When we imagine ourselves this way, it’s easy to understand Peter’s question. What limits should I put on forgiveness? As I look down on this one begging for mercy, how much should I offer? This isn’t about knowing the right way to be merciful. It isn’t about wondering if standard issue forgiveness will only enable the other. This isn’t about tough love. It’s about wondering when we can withhold what we see as rightfully ours. It’s about exercising our place over another.
But Jesus invites us to imagine ourselves differently. See, here’s the twist: the lender in this parable is a borrower himself. And his debt is much larger. Ten thousand talents. Now I tried to do the math, and hopefully didn’t lose track of a zero or two, but that’s about $3 trillion. Or, to put it more bluntly, that debt cannot be repaid. The man’s only hope is that a king who is audacious enough to give so greatly will also be bold enough to forgive so greatly. And the king is.
So now things look different. The man is not a judge sitting high above a begging subject. He is mercy-seeker among mercy-seekers. The one who hears another beg for modest mercy is one who has received great mercy. As Luther said, we’re all beggars.
So when Peter asks a “should” question – How often should I forgive? – Jesus answers with his own “should” question, this a rhetorical one from the mouth of the merciful king. “Should you not have had mercy on your fellow-slave, as I had mercy on you?” As beneficiaries of limitless mercy, should we not also be merciful?
This world is so complicated and cruel. It’s easy to get taken advantage of. And it’s even easier to become suspicious of being taken advantage of. It’s no wonder we hold mercy close to our chest, reluctant to hand it out. And that’s not to mention all the complicating factors that might make the more straight-forward sort of mercy actually the less loving thing to do.

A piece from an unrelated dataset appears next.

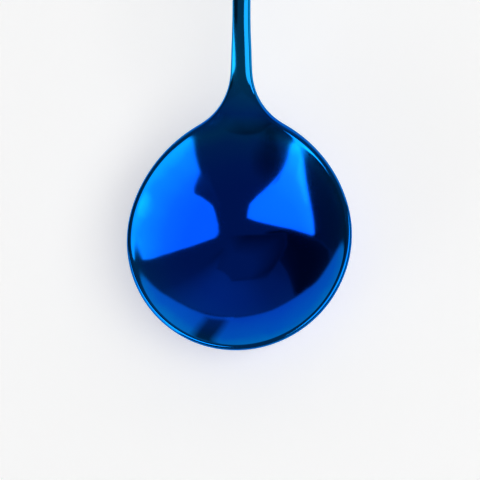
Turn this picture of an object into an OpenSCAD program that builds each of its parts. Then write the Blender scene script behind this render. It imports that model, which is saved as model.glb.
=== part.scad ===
// Cupping spoon: a round, deep bowl that flows through a hollow-sided neck into a slim arched handle.
// All of it is one blank of metal. The tip of the bowl points to -Y and the handle runs to +Y.
// It lies as on a table, on the bottom of the bowl, at the origin, and on the end of the handle.

/* [Bowl] */
// Diameter of the bowl
bowl_d = 46; // [41:0.5:52]
// Depth of the bowl below its rim, to the middle of the wall
bowl_depth = 10; // [8:0.25:12.5]
// Fullness of the bowl: 0 is a plain parabola, and more has a flatter floor and a steeper wall
bowl_fullness = 0; // [-0.1:0.05:0.4]
// Thickness of the bowl's wall
bowl_t = 1.4; // [0.9:0.1:1.8]
// Tilt of the rim, which is higher towards the handle
rim_tilt = 4; // [2:0.5:8]

/* [Shoulder and neck] */
// Angle round the bowl, from its tip, at which the round rim turns into the shoulder
shoulder_angle = 105; // [100:1:110]
// Radius of the shoulder's outline, which is flatter than the bowl
shoulder_r = 27; // [25:1:34]
// Radius of the hollow outline between the shoulder and the neck
neck_r = 12.5; // [9:0.5:16]
// Width of the neck, where the hollow outline ends
neck_w = 4.4; // [4:0.1:6]
// Taper of each edge of the neck, where the hollow outline ends
neck_taper = 1.5; // [0.5:0.5:4]
// Distance from the middle of the bowl at which its hollow has run out into the neck
runout_y = 33; // [30:0.5:38]

/* [Handle] */
// Overall length, from the tip of the bowl to the end of the handle
spoon_length = 165; // [150:1:185]
// Distance from the middle of the bowl to the slimmest point of the handle
waist_y = 46; // [43:1:52]
// Width of the handle at its slimmest point
waist_w = 3.7; // [3:0.1:4]
// Thickness of the handle at its slimmest point
waist_t = 2.6; // [2.2:0.1:3.4]
// Crown of each face at the slimmest point: how far it falls from its middle to its edges
waist_crown = 0.4; // [0.2:0.05:0.6]
// How far in from its edge the slimmest point is rounded off
waist_round = 0.4; // [0.3:0.1:1]
// Width of the handle at its broad end
end_w = 9.5; // [7:0.5:13]
// Thickness of the handle at its broad end
end_t = 2.2; // [1.5:0.1:2.5]
// How far in from its edge the broad end is rounded off
end_round = 2.6; // [1.4:0.1:3.4]

/* [Arch] */
// Distance from the middle of the bowl to the crest of the handle's arch
crest_y = 62; // [56:1:72]
// Height of the crest above the table, to the middle of the handle's thickness
crest_h = 21; // [18:0.5:24]
// Radius of the arch at its crest
crest_r = 70; // [50:5:120]
// Slope at which the end of the handle comes down to the table
end_slope = 8; // [2:1:12]

/* [Hidden] */

// Rows of facets across the bowl and neck, along the handle and round its end; columns; rounding steps
bowl_rows = 38;
handle_rows = 40;
end_rows = 4;
columns = 20;
round_steps = 4;
rows = bowl_rows + handle_rows + end_rows;
// Angle off the centre line to which the first row reaches round the tip, and the last round the end
corner = 45;
// Step over which slopes are read
tiny = 0.01;

// Slope of the wall under the rim, and radius at which the middle of the wall ends inside its rounding
wall_angle = atan(4 * bowl_depth * (1 + bowl_fullness) / bowl_d);
bowl_r = bowl_d / 2 - bowl_t / 2 * (1 - cos(wall_angle));
end_r = end_w / 2;
end_y = spoon_length - bowl_d / 2;
widest_y = end_y - end_r;
rim_rise = tan(rim_tilt);
end_fall = tan(end_slope);

function polar(a) = [sin(a), -cos(a)];
function unit(v) = v / norm(v);
function mix(a, b, t) = a + (b - a) * t;
function clamp(t) = max(0, min(1, t));
function ease(t) = t ^ 3 * (6 * t ^ 2 - 15 * t + 10);
function blend(y, y0, y1, a, b) = mix(a, b, ease(clamp((y - y0) / (y1 - y0))));

// Smooth curve from y0 to y1, where a and b are its [value, slope, curvature] at the two ends
function curve(y, y0, y1, a, b) =
    let (d = y1 - y0, t = (y - y0) / d)
    mix(a[0], b[0], ease(t))
    + d * a[1] * (t - 6 * t ^ 3 + 8 * t ^ 4 - 3 * t ^ 5)
    + d * b[1] * (-4 * t ^ 3 + 7 * t ^ 4 - 3 * t ^ 5)
    + d ^ 2 / 2 * a[2] * (t ^ 2 - 3 * t ^ 3 + 3 * t ^ 4 - t ^ 5)
    + d ^ 2 / 2 * b[2] * (t ^ 3 - 2 * t ^ 4 + t ^ 5);

// Outline seen from above: tangent arcs round the bowl, the shoulder and the neck
shoulder_c = (bowl_r - shoulder_r) * polar(shoulder_angle);
neck_x = neck_w / 2 + neck_r * cos(neck_taper);
neck_angle = 180 - asin((neck_x - shoulder_c[0]) / (shoulder_r + neck_r));
neck_c = shoulder_c + (shoulder_r + neck_r) * polar(neck_angle);
shoulder_y = bowl_r * polar(shoulder_angle)[1];
hollow_y = shoulder_c[1] + shoulder_r * polar(neck_angle)[1];
neck_y = neck_c[1] - neck_r * sin(neck_taper);

// Half the width at a distance y from the middle of the bowl
function half_width(y) =
    y < shoulder_y ? sqrt(max(0, bowl_r ^ 2 - y ^ 2)) :
    y < hollow_y ? shoulder_c[0] + sqrt(shoulder_r ^ 2 - (y - shoulder_c[1]) ^ 2) :
    y < neck_y ? neck_c[0] - sqrt(neck_r ^ 2 - (y - neck_c[1]) ^ 2) :
    y < waist_y ? curve(y, neck_y, waist_y, [neck_w / 2, -tan(neck_taper), 0], [waist_w / 2, 0, 0]) :
    y < widest_y ? curve(y, waist_y, widest_y, [waist_w / 2, 0, 0], [end_r, 0, 0]) :
    sqrt(max(0, end_r ^ 2 - (y - widest_y) ^ 2));

// How far a point lies in from the outline
function edge_gap(x, y) =
    y < 0 ? bowl_r - norm([x, y]) :
    y > widest_y ? end_r - norm([x, y - widest_y]) :
    (half_width(y) - abs(x)) / norm([1, (half_width(y + tiny) - half_width(y - tiny)) / (2 * tiny)]);

// Hollow of the bowl: full depth in the middle, none along the rim, running out into the neck
function openness(x, y) =
    y < 0 ? 1 - (x ^ 2 + y ^ 2) / bowl_r ^ 2 :
    y < runout_y ? curve(y, 0, runout_y, [1, 0, -2 / bowl_r ^ 2], [0, 0, 0]) * (1 - (x / half_width(y)) ^ 2) :
    0;
function hollow(x, y) =
    let (open = openness(x, y)) bowl_depth * open * (1 + bowl_fullness * (1 - open));

// Where the tilted bowl touches the table, found from where its floor is level, and the rim's height
function level_y(y, n) =
    n == 0 ? y :
    level_y(-rim_rise * bowl_r ^ 2 / bowl_depth
        / (2 - 2 * bowl_fullness + 4 * bowl_fullness * (y / bowl_r) ^ 2), n - 1);
rest_y = level_y(0, 8);
rim_z = bowl_t / 2 + hollow(0, rest_y) - rest_y * rim_rise;

// Side profile of the edge: the straight rim, the arch and the run down to the table
land_y = end_y - end_round;
land_z = norm([end_t / 2 * cos(end_slope), end_round * end_fall]);
function edge_z(y) =
    y < shoulder_y ? rim_z + y * rim_rise :
    y < crest_y ?
        curve(y, shoulder_y, crest_y, [rim_z + shoulder_y * rim_rise, rim_rise, 0], [crest_h, 0, -1 / crest_r]) :
    y < land_y ? curve(y, crest_y, land_y, [crest_h, 0, -1 / crest_r], [land_z, -end_fall, 0]) :
    land_z - (y - land_y) * end_fall;

// Middle of the metal's thickness, and the direction square to it
function mid_z(x, y) = edge_z(y) - hollow(x, y);
function square_to(x, y) = unit([
    mid_z(x - tiny, y) - mid_z(x + tiny, y),
    mid_z(x, y - tiny) - mid_z(x, y + tiny),
    2 * tiny]);

// Thickness of the metal, how far each crowned face falls to the edge, and how far in the edge is
// rounded off
function thickness(y) =
    y < waist_y ? blend(y, shoulder_y, waist_y, bowl_t, waist_t) :
    blend(y, waist_y, widest_y, waist_t, end_t);
function crown(y) =
    y < waist_y ? blend(y, hollow_y, neck_y, 0, waist_crown) :
    blend(y, waist_y, widest_y, waist_crown, 0);
function rounding(y) =
    y < waist_y ? blend(y, hollow_y, waist_y, bowl_t / 2 * cos(wall_angle), waist_round) :
    blend(y, waist_y, widest_y, waist_round, end_round);
function inset(y) = min(rounding(y), 0.6 * half_width(max(0, min(widest_y, y))));

// Point of the skin above (side 1) or below (side -1) a plan point
function skin(p, side) =
    let (
        x = p[0],
        y = p[1],
        full = sqrt(1 - (1 - clamp(edge_gap(x, y) / rounding(y))) ^ 2),
        fall = crown(y) * clamp(abs(x) / max(tiny, half_width(y))) ^ 2
    )
    [x, y, mid_z(x, y)] + side * full * (thickness(y) / 2 - fall) * square_to(x, y);

// Right-hand edge at row i, as [point, outward direction]
arcs = [
    bowl_r * (shoulder_angle - corner),
    shoulder_r * (neck_angle - shoulder_angle),
    neck_r * (neck_angle - 90 - neck_taper)];
function bowl_edge(a) = [bowl_r * polar(a), polar(a)];
function shoulder_edge(a) = [shoulder_c + shoulder_r * polar(a), polar(a)];
function neck_edge(a) = [neck_c - neck_r * polar(a), polar(a)];
function arc_edge(s) =
    s < arcs[0] ? bowl_edge(corner + s / bowl_r) :
    s < arcs[0] + arcs[1] ? shoulder_edge(shoulder_angle + (s - arcs[0]) / shoulder_r) :
    neck_edge(neck_angle - (s - arcs[0] - arcs[1]) / neck_r);
function side_edge(y) =
    [[half_width(y), y], unit([2 * tiny, half_width(y - tiny) - half_width(y + tiny)])];
function end_edge(a) = [[0, widest_y] + end_r * [sin(a), cos(a)], [sin(a), cos(a)]];
function row_edge(i) =
    i <= bowl_rows ? arc_edge(i / bowl_rows * (arcs[0] + arcs[1] + arcs[2])) :
    i <= bowl_rows + handle_rows ? side_edge(mix(neck_y, widest_y, (i - bowl_rows) / handle_rows)) :
    end_edge(90 - (i - bowl_rows - handle_rows) / end_rows * (90 - corner));

// Where row i crosses the centre line
function row_mid(i) =
    i <= bowl_rows ? mix(inset(0) - bowl_r, neck_y, i / bowl_rows) :
    i <= bowl_rows + handle_rows ? mix(neck_y, widest_y, (i - bowl_rows) / handle_rows) :
    mix(widest_y, end_y - inset(widest_y), (i - bowl_rows - handle_rows) / end_rows);

// Plan point at row i and column j: each row is an arc from edge to edge through its crossing
function across(j) = (2 * j / columns - 1) * corner;
function plan(i, j) =
    let (
        edge = row_edge(i),
        last = edge[0] - inset(edge[0][1]) * edge[1],
        x = last[0] * sin(across(j)) / sin(corner),
        bow = last[1] - row_mid(i),
        k = 2 * bow / (last[0] ^ 2 + bow ^ 2)
    )
    [x, row_mid(i) + k * x ^ 2 / (1 + sqrt(1 - (k * x) ^ 2))];

// The border of that grid, walked once round from the left of the tip, as [row, column]
border_n = 2 * (rows + columns);
function border(b) =
    let (n = b % border_n)
    n < columns ? [0, n] :
    n < columns + rows ? [n - columns, columns] :
    n < 2 * columns + rows ? [rows, 2 * columns + rows - n] :
    [border_n - n, 0];
function mirrored(edge) = [for (v = edge) [-v[0], v[1]]];
function border_edge(b) =
    let (i = border(b)[0], j = border(b)[1])
    i == 0 ? bowl_edge(across(j)) :
    i == rows ? end_edge(across(j)) :
    j == 0 ? mirrored(row_edge(i)) :
    row_edge(i);

// Plan point on step k of the rounding, from 0 on the outline to round_steps on the grid's border
function round_plan(k, b) =
    let (
        edge = border_edge(b),
        r = rounding(edge[0][1]),
        turn = acos(1 - inset(edge[0][1]) / r)
    )
    edge[0] - r * (1 - cos(turn * k / round_steps)) * edge[1];

// Numbers of the skin's points
grid_n = (rows + 1) * (columns + 1);
function grid_id(side, i, j) = (side > 0 ? 0 : grid_n) + i * (columns + 1) + j;
function round_id(side, k, b) =
    k == round_steps ? grid_id(side, border(b)[0], border(b)[1]) :
    k == 0 ? 2 * grid_n + b % border_n :
    2 * grid_n + (side > 0 ? k : k + round_steps - 1) * border_n + b % border_n;

// A four-sided patch as two triangles, cut from corner a to c or else from b to d
function facets(a, b, c, d, cut_ac) = cut_ac ? [[a, b, c], [a, c, d]] : [[a, b, d], [b, c, d]];
function facing(face, side) = side > 0 ? face : [face[2], face[1], face[0]];

module spoon() {
    sides = [1, -1];
    points = [
        for (side = sides, i = [0:rows], j = [0:columns]) skin(plan(i, j), side),
        for (b = [0:border_n - 1]) let (p = round_plan(0, b)) [p[0], p[1], mid_z(p[0], p[1])],
        for (side = sides, k = [1:round_steps - 1], b = [0:border_n - 1]) skin(round_plan(k, b), side)];
    faces = [
        for (side = sides, i = [0:rows - 1], j = [0:columns - 1])
            let (toward_tip = i < bowl_rows + handle_rows, left = j < columns / 2)
            for (f = facets(grid_id(side, i, j), grid_id(side, i + 1, j), grid_id(side, i + 1, j + 1),
                    grid_id(side, i, j + 1), toward_tip == left))
                facing(f, side),
        for (side = sides, k = [0:round_steps - 1], b = [0:border_n - 1])
            let (right = b >= columns / 2 && b < rows + 1.5 * columns)
            for (f = facets(round_id(side, k, b), round_id(side, k + 1, b), round_id(side, k + 1, b + 1),
                    round_id(side, k, b + 1), right))
                facing(f, side)];
    color("#0a4fd0") translate([0, -rest_y, 0]) polyhedron(points, faces, convexity = 6);
}

spoon();
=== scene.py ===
"""Looks of the cupping spoon: one piece of mirror-polished steel with a deep blue coating.

It lies on a pale table and is seen from above, a little from the bowl's side. What gives the
mirror its shape is what it reflects: two softboxes, the table and the bright sweep behind the
handle, with a dark stand before it, and the dim studio and black flags between them.
"""

import math

import bmesh
import bpy
from mathutils import Matrix, Vector


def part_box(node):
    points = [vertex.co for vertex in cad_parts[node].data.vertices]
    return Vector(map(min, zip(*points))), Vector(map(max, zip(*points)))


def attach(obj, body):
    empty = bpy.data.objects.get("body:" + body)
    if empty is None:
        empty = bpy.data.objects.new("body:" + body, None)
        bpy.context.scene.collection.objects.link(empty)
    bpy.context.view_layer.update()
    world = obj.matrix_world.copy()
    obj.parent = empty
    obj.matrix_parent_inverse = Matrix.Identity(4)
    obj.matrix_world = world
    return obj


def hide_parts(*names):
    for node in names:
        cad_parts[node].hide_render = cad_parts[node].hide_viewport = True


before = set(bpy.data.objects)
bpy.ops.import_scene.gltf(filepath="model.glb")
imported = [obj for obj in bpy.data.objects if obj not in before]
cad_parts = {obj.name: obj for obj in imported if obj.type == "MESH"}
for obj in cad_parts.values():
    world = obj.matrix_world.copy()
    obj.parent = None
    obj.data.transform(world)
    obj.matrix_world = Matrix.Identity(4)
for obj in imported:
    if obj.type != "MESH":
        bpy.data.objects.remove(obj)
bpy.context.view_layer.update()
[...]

Jesus doesn’t dissect the complications for us. But he does give us a starting point. As we wade through the murky waters of how to handle this dangerous thing called limitless grace, let’s start by remembering that we are not the holders of mercy. No, first and foremost we are the recipients of mercy. Recipients of so great a mercy. We all are.
I don’t know if that answers the question. Probably not. Sharla wants to know how we can protect ourselves while still being gracious. Sharla wants to know if boundaries are something God endorses. Sharla wants to know a lot! Who came up with this Ask a Pastor thing anyway?
But Sharla asks good questions. God doesn’t want us to be victims. God doesn’t want us to burn out. God doesn’t want injustice to run rampant because we all just forgive oppressors without ever addressing their harm.
But as we think about setting boundaries in this world. As we consider creating a barrier between us and another who has harmed us and might do it again. As we try to figure out if tough love really is love in a given situation, let us remember that our God grants mercy without limits. Our God’s grace is unbounded. Our God’s forgiveness knows no ends. And we have received that grace. We have received that mercy. We have been forgiven and will be again. Thank God for that!
Let’s start there. Let’s always start there. Amen.